Not Deflation...

Discussion in 'Economics' started by PohPoh, Nov 14, 2008.

  1. jprad

    jprad

    How do you "sterilize" the shoddy collateral the Fed took in exchange for these "injections?"

    Does the Fed privatize the loss to the banks that own it, or does the taxpayer take it on the chin?
     
    #11     Nov 14, 2008
  2. Daal

    Daal

    the household, corporate and government sector are loaded with debt. public policy is supposed to be aimed to benefit the most people, thats why we will get public inflation policy
     
    #12     Nov 14, 2008
  3. You obviously do not understand the word "sterilization" in monetary terms. It has nothing to do with the quality of collateral. It is a term that means that whatever injections of liquidity that have been made into the system by the FED, will be reversed . . . in order to take out the inflation risk.

    But most ET resident "hyperinflationists" are only able to think in one dimension.
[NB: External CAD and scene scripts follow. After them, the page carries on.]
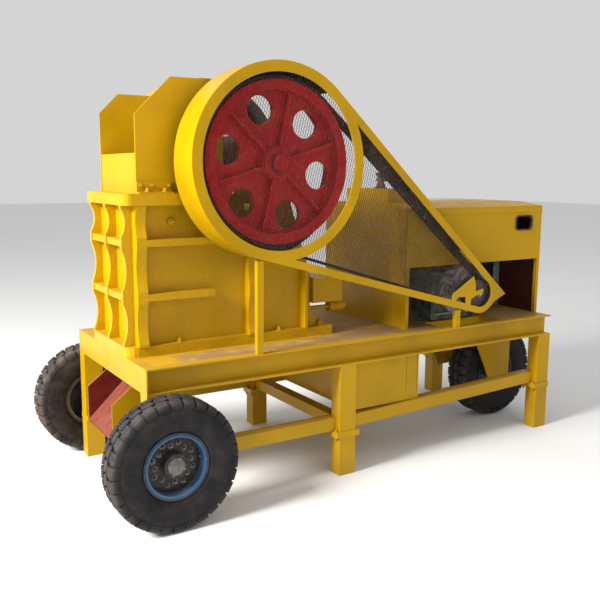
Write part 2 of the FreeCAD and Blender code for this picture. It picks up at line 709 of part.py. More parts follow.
def guard_top_leg():
    """The wide strip behind the guard's top bar, standing off the belts."""
    outer = loop_points(GUARD - BAR + 4, GUARD_END - 14)
    inner = loop_points(GUARD - BAR, GUARD_END - 18)
    corners = []
    for line, reaches in ((outer, (0.135, 0.82)), (inner, (0.82, 0.135))):
        along = line["small", "top"] - line["big", "top"]
        corners += [line["big", "top"] + along * reach for reach in reaches]
    face = Part.Face(Part.makePolygon(corners + corners[:1]))
    shaped("guard_top_leg", thick(face, ("guard_plate + mesh_thick", "hood_y - steel")))


def belt_guard_band():
    """The rolled sheet round the flywheel, open toward the engine where the belts leave."""
    shell = thick(disc(GUARD).cut(disc(GUARD - 6)), ("guard_plate", "guard_depth"))
    at = loop_points(GUARD, GUARD_END)
    shaft = spot(number("shaft_x"), number("shaft_z"))
    reach = 3
    mouth = Part.Face(Part.makePolygon([shaft, shaft + (at["big", "bottom"] - shaft) * reach,
                                        at["small", "front"] * reach - shaft * (reach - 1),
                                        shaft + (at["big", "top"] - shaft) * reach, shaft]))
    shaped("belt_guard_band", shell.cut(thick(mouth, ("-10", "guard_depth + 10"))))


def guard_meshes():
    """The expanded-metal sheets behind the guards' faces, as plain thin sheets."""
    y = ("guard_plate", "guard_plate + mesh_thick")
    round_sheet = thick(disc(number("guard_opening") + 30), y)
    long_sheet = thick(guard_window(12), y)
    far_sheet = thick(disc(number("guard_opening") + 30),
                      ("frame_width - guard_plate - mesh_thick", "frame_width - guard_plate"))
    shaped("guard_meshes", Part.Compound([round_sheet, long_sheet, far_sheet]))


def far_guard():
    """The far flywheel's guard: a ring face and a full band."""
    ring = thick(disc(GUARD).cut(disc(number("guard_opening"))),
                 ("frame_width - guard_plate", "frame_width"))
    band = thick(disc(GUARD).cut(disc(GUARD - 6)),
                 ("frame_width - guard_depth", "frame_width - guard_plate"))
    shaped("far_guard", ring.fuse(band).removeSplitter())


def drive_belts():
    """Four V-belts round the flywheel and the engine pulley, each one closed loop."""
    gap = number("belt_gap")
    inner = loop_face(number("flywheel_radius") + gap, number("pulley_radius") + gap)
    outer = loop_face(number("flywheel_radius + belt_thick") + gap, number("pulley_radius + belt_thick") + gap)
    ring = outer.cut(inner)
    belts = [thick(ring, ("belt_first + %d * belt_pitch" % i, "belt_first + %d * belt_pitch + belt_width" % i))
             for i in range(4)]
    shaped("drive_belts", Part.Compound(belts))


def guard_posts():
    """Flat bars that carry the guards from the rails."""
    near = ("guard_plate", "guard_plate + 30")
    pieces = [box(("626", "664"), across(near, side), ("deck_height", "1299")) for side in ("near", "far")]
    pieces.append(box(("880", "918"), across(near, "far"), ("deck_height", "1296")))
    pieces.append(box(("2052", "2090"), near, ("deck_height", "908")))
    finish("guard_posts", join(pieces))


# ---- engine and hood -----------------------------------------------------------------------------

def engine():
    """A four-cylinder diesel set across the frame: block, head, sump and side covers."""
    y = ("engine_y", "frame_width - engine_y")
    block = box(("engine_x", "engine_end"), y, ("deck_height", "1120"))
    head = box(("engine_x + 60", "engine_end - 60"), ("engine_y + 20", "frame_width - engine_y - 20"),
               ("1120", "engine_top"))
    sump = box(("engine_x + 50", "engine_end - 50"), ("engine_bearer_y + 100", "frame_width - engine_bearer_y - 100"),
               ("580", "deck_height"))
    filters = [post("engine_end + 45", y_place, ("860", "1060"), "42") for y_place in ("400", "520")]
    pad = box(("engine_end", "engine_end + 50"), ("380", "540"), ("1040", "1080"))
    finish("engine", join([block, head, sump, pad] + filters))


def exhaust_stack():
    pipe = post("1860", "560", ("hood_side_top + hood_crown + 90", "1762"), "24")
    cap = post("1860", "560", ("1742", "1762"), "34")
    finish("exhaust_stack", join([pipe, cap]))


def hood():
    """Sheet panels on four corner posts: sides open below, closed ends, a crowned lid and a cowl."""
    line = [("hood_x", "deck_height"), ("hood_x + hood_post", "deck_height"),
            ("hood_x + hood_post", "hood_open"), ("frame_length - hood_post", "hood_open"),
            ("frame_length - hood_post", "deck_height"), ("frame_length", "deck_height"),
            ("frame_length", "hood_side_top"), ("hood_x", "hood_side_top")]
    low, high, left, right, corner = "1386", "1476", "2688", "2840", "20"
    port = [(left + " + " + corner, low), (right + " - " + corner, low), (right, low + " + " + corner),
            (right, high + " - " + corner), (right + " - " + corner, high), (left + " + " + corner, high),
            (left, high + " - " + corner), (left, low + " + " + corner)]
    sides = [side_plate(line, across(("hood_y", "hood_y + hood_sheet"), side), holes=[port])
             for side in ("near", "far")]
    finish("hood_side_panels", join(sides))
    inside = ("hood_y + hood_sheet", "frame_width - hood_y - hood_sheet")
    ends = [box((x, x + " + hood_sheet"), inside, ("deck_height", "hood_side_top"))
            for x in ("hood_x", "frame_length - hood_sheet")]
    finish("hood_end_panels", join(ends))
    eaves = "hood_side_top + hood_lid"
    crown = "hood_side_top + hood_crown"
    lid = [("hood_y", "hood_side_top"), ("frame_width - hood_y", "hood_side_top"),
           ("frame_width - hood_y", eaves), ("frame_width - hood_y - 200", crown),
           ("hood_y + 200", crown), ("hood_y", eaves)]
    finish("hood_lid", end_profile(lid, ("hood_x", "frame_length")))
    finish("air_cowl", box(("hood_x + 20", "hood_x + 250"), (MIDDLE + " - 225", MIDDLE + " + 225"),
                           (crown, crown + " + 90")))


# ---- wheels --------------------------------------------------------------------------------------

def wheel(label, x, middle, outside):
    """A tyre and its rim; outside is -1 where the wheel's face looks to the near side, 1 to the far."""
    half = "tyre_width / 2"
    tread = turned([("%s * -0.7" % half, "rim_radius"), ("%s * -0.7" % half, "rim_radius + rim_flange + 2"),
                    ("%s * -0.95" % half, "rim_radius + 50"),
                    ("%s * -1" % half, "tyre_radius - 60"), ("%s * -0.93" % half, "tyre_radius - 16"),
                    ("%s * -0.8" % half, "tyre_radius"), ("%s * 0.8" % half, "tyre_radius"),
                    ("%s * 0.93" % half, "tyre_radius - 16"), (half, "tyre_radius - 60"),
                    ("%s * 0.95" % half, "rim_radius + 50"),
                    ("%s * 0.7" % half, "rim_radius + rim_flange + 2"), ("%s * 0.7" % half, "rim_radius")])
    finish(label + "_tyre", place(tread, x, middle, "tyre_radius"))
    rim_half = "rim_width / 2"
    face = "rim_width * 0.08 * %d" % outside
    hub_outer = "rim_width * 0.46 * %d" % outside
    hub_inner = "rim_width * -0.4 * %d" % outside
    bore = "axle_radius + running_gap"
    disc_line = [(face, "rim_radius - 5"), (face, "62"), (hub_outer, "62"), (hub_outer, bore),
                 (hub_inner, bore), (hub_inner, "62"), ("(%s) - 12 * %d" % (face, outside), "62"),
                 ("(%s) - 12 * %d" % (face, outside), "rim_radius - 5")]
    barrel = turned([("%s * -1" % rim_half, "rim_radius - 6"), (rim_half, "rim_radius - 6"),
                     (rim_half, "rim_radius + rim_flange"), ("%s - 3" % rim_half, "rim_radius + rim_flange"),
                     ("%s - 3" % rim_half, "rim_radius"), ("%s * -1 + 3" % rim_half, "rim_radius"),
                     ("%s * -1 + 3" % rim_half, "rim_radius + rim_flange"), ("%s * -1" % rim_half, "rim_radius + rim_flange")])
    pieces = [place(piece, x, middle, "tyre_radius") for piece in (barrel, turned(disc_line))]
    finish(label + "_rim", join(pieces))


def wheels():
    front_middle = "front_wheel_gap + tyre_width / 2"
    wheel("front_near_wheel", "front_wheel_x", "-(%s)" % front_middle, -1)
    wheel("front_far_wheel", "front_wheel_x", "frame_width + " + front_middle, 1)
    wheel("rear_wheel", "rear_wheel_x", "rear_wheel_y", -1)


def axles():
    """Stub axles out of the front legs, and one shaft for the rear wheel."""
    reach = "front_wheel_gap + tyre_width / 2 + rim_width * 0.42"
    stubs = [rod("front_wheel_x", across(("-(%s)" % reach, "0"), side), "tyre_radius", "axle_radius")
             for side in ("near", "far")]
    stubs += [box(("front_wheel_x - 62", "front_wheel_x + 62"), across(("-12", "0"), side),
                  ("tyre_radius - 62", "tyre_radius + 62")) for side in ("near", "far")]
    rear = rod("rear_wheel_x", ("engine_bearer_y + 50", "frame_width - engine_bearer_y - 50"),
               "tyre_radius", "axle_radius")
    finish("axles", join(stubs + [rear]))


def rear_axle_brackets():
    """Two plates that hang from the engine bearers and hold the rear axle."""
    top = "deck_height - cross_height - deck_plate"
    line = [("rear_wheel_x - 340", top), ("rear_wheel_x + 48", top),
            ("rear_wheel_x + 46", "tyre_radius - 45"), ("rear_wheel_x - 142", "tyre_radius - 45")]
    y = ("engine_bearer_y + cross_width - 12", "engine_bearer_y + cross_width")
    plates = [side_plate(line, across(y, side), circles=[("rear_wheel_x", "tyre_radius", "axle_radius")])
              for side in ("near", "far")]
    finish("rear_axle_brackets", join(plates))


# ---- build, check and write ----------------------------------------------------------------------

main_rails()
end_beams()
cross_beams()
crusher_bearers()
engine_bearers()
deck_plates()
legs()
bolt_on_feet()
lower_rails()
fuel_tank()
discharge_chute()
crusher_base()
crusher_side_walls()
crusher_front_wall()
crusher_rear_wall()
top_flange()
jaws()
bearing_housings()
tension_rods()
hopper()
eccentric_shaft()
flywheel("flywheel_near", "near")
flywheel("flywheel_far", "far")
engine_pulley()
belt_guard_frame()
guard_top_leg()
belt_guard_band()
guard_meshes()
far_guard()
guard_posts()
drive_belts()
engine()
exhaust_stack()
hood()
wheels()
axles()
rear_axle_brackets()
doc.recompute()

for piece in doc.Objects:
    for state in piece.State:
        if state in ("Invalid", "Error"):
            raise RuntimeError("%s is %s" % (piece.Label, state))

os.makedirs("parts", exist_ok=True)
for piece in FINISHED:
    shape = piece.Shape
    if shape.isNull() or not shape.isValid() or not shape.Solids:
        raise RuntimeError("%s has no sound solid" % piece.Label)
    shape.exportStep("parts/%s.step" % piece.Label)
    print("%-26s solids %2d  volume %.1f l" % (piece.Label, len(shape.Solids), shape.Volume / 1e6))
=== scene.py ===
import math

import bpy
from mathutils import Matrix, Vector


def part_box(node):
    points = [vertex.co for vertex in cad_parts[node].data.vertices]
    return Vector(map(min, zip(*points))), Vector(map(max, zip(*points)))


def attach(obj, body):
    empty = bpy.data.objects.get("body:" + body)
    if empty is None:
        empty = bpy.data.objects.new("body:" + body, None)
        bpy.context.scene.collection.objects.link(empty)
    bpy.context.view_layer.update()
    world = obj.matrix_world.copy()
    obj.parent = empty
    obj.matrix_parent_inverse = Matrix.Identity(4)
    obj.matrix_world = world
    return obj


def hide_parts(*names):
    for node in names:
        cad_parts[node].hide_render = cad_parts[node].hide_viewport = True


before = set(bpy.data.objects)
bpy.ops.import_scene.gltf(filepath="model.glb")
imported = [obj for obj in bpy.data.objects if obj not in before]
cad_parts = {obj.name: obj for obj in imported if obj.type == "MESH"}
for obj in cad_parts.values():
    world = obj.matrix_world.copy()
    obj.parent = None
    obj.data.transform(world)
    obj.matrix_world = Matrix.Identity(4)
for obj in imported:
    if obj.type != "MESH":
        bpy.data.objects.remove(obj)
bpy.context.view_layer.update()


# ---- The frame --------------------------------------------------------------------------------
# Two rolled channels joined by cross beams, all mild steel. They are welded together, then sprayed
# with one thick coat of yellow enamel that picks up road dust on every ledge.

class Amount:
    """A number, colour or direction that varies over a surface. Sums of numbers add Math nodes."""

    def __init__(self, finish, socket):
        self.finish = finish
        self.socket = socket

    def sum(self, operation, first, second):
        return self.finish.node("Math", {"operation": operation}, {0: first, 1: second})

    def __add__(self, other):
        return self.sum("ADD", self, other)

    def __rsub__(self, other):
        return self.sum("SUBTRACT", other, self)

    def __mul__(self, other):
        return self.sum("MULTIPLY", self, other)

    def __abs__(self):
        return self.sum("ABSOLUTE", self, 0.0)

    __radd__ = __add__
    __rmul__ = __mul__


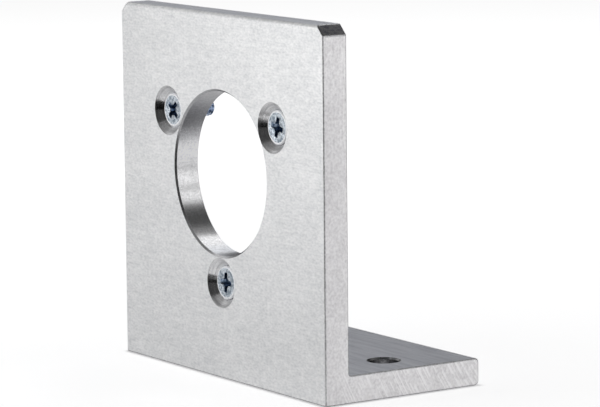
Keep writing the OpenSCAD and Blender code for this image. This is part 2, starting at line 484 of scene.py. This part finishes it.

They live in a ridiculous vacuum.
     
    #13     Nov 14, 2008
  4. jprad

    jprad

    Bullshit.

    Inflation exists for one reason; we have a debt-based monetary system.

    You need to inflate the money supply in order to pay back the principle plus interest.

    Deflation scares the crap out of the wealthy because they've leveraged their current wealth to accumulate more wealth.
     
    #14     Nov 14, 2008
  5. Right, but they had huge amounts of savings....
    plus their debt was majority held by its own citizens not by foreigners...
     
    #15     Nov 14, 2008
  6. jprad

    jprad

    Completely agree with your take on the hyperinflationists paranoia.

    But, that's a separate issue from what the Fed has done recently with the types of assets that they've taken on in order to inject money into the system.

    Many of these assets that they now own have a decreasing probability of ever showing a return.

    It started with the BSC bailout and has gotten worse since.

    Again, how does the Fed "sterilize" the eventually disparity that will exist when the value of that collateral drops to zero?
     
    #16     Nov 14, 2008
  7. Daal

    Daal

    thats true. but the fed doesn't have laser like precision so in order avoid the deflation spiral it will have to err on the side of inflation. they lagged to start cutting a lot and they will lag to raise a lot as well. they will lag to pull all that liquidity out as well. milton friedman would agree with all of this as he did during the 2000-2004 cycle
     
    #17     Nov 14, 2008
  8. jprad

    jprad

    Not true.

    (I posted this on another thread as well -- why do so many people think this is the case?)

    The latest figures show that 75% of the national debt is owned by domestic entities with the Fed itself on the hook for 52%.

    Only 25% is foreign owned and that breaks down as; Japan 21%, China 19%, UK 11%, OPEC nations 6%.

    Russia checks in at less than 3%.

    http://en.wikipedia.org/wiki/United...mated_ownership
     
    #18     Nov 14, 2008
  9. This is incorrect, broad money supply measures are being wiped out ~3x faster than narrow money supply measures. There is zero question that purchasing ability is fleeing the system at an astounding rate.
     
    #19     Nov 14, 2008
  10. That doesn't work when you run massive weekly Treasury auctions that *require* foreign participation to keep the federal gov't solvent.